For caps and floors, an interesting asymmetry shows up. Hedging is more effective at reducing the best-case price than at raising the worst-case price. Why? In the worst case, the interest rate moves to make the caplets worthless. The hedge has to fight against that by either redirecting the worst-case path or profiting from the hedging bonds. That is harder than just counteracting positive cashflows in the best case.
Practical Applications
The model has several natural uses. You can identify arbitrage: if a market price falls outside your worst-to-best range, something is mispriced. You can set bid and offer prices: put your bid at the worst case and your offer at the best case, and you are guaranteed not to lose money. You can manage risk: the spread gives you an absolute bound on how much you can lose, not just a “95% confidence” number.
The last point is worth emphasizing. Traditional VaR gives you a maximum loss with some probability.
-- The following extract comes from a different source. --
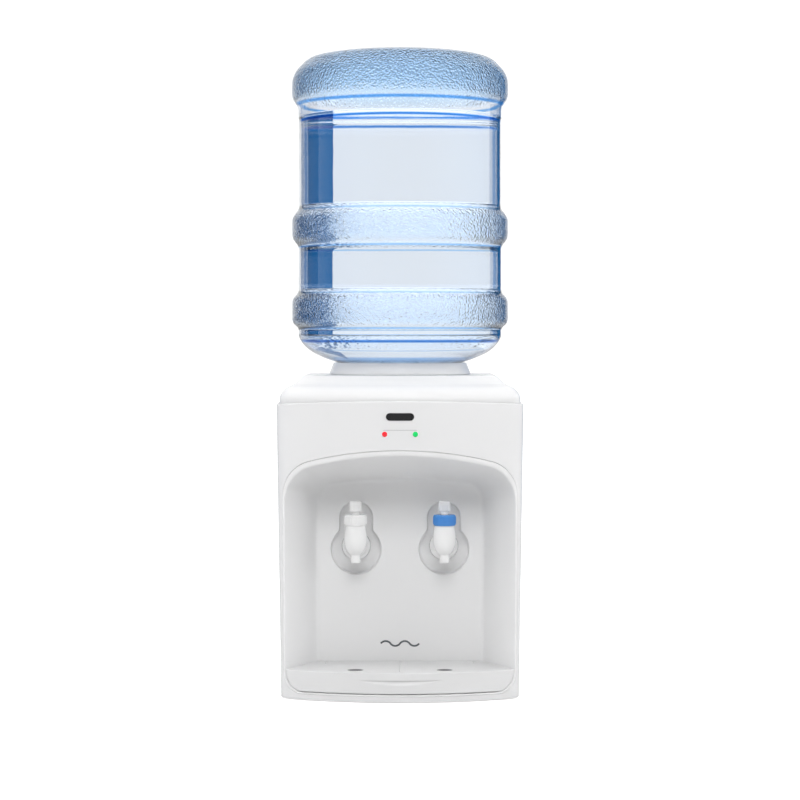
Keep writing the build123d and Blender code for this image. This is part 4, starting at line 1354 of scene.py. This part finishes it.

This model gives you the maximum loss, period, as long as rates stay within your bounds. No probability required.
Why This Matters
The Epstein-Wilmott model is a fundamentally different philosophy. Instead of picking a stochastic process and hoping it is right, you set broad constraints and find the worst case. Instead of delta hedging (which requires perfect correlation assumptions), you use static hedging with real traded instruments. Instead of calibrating fragile parameters, you specify simple bounds that are easy to verify against historical data.
The model is nonlinear, which means you have to solve it for the entire portfolio at once. That is computationally more expensive. But the payoff is robustness. Your prices do not break when parameters change because the parameters are just bounds, not precise estimates.
In the next two chapters, Wilmott extends this framework to derivatives pricing and adds features like crash modeling and economic cycles.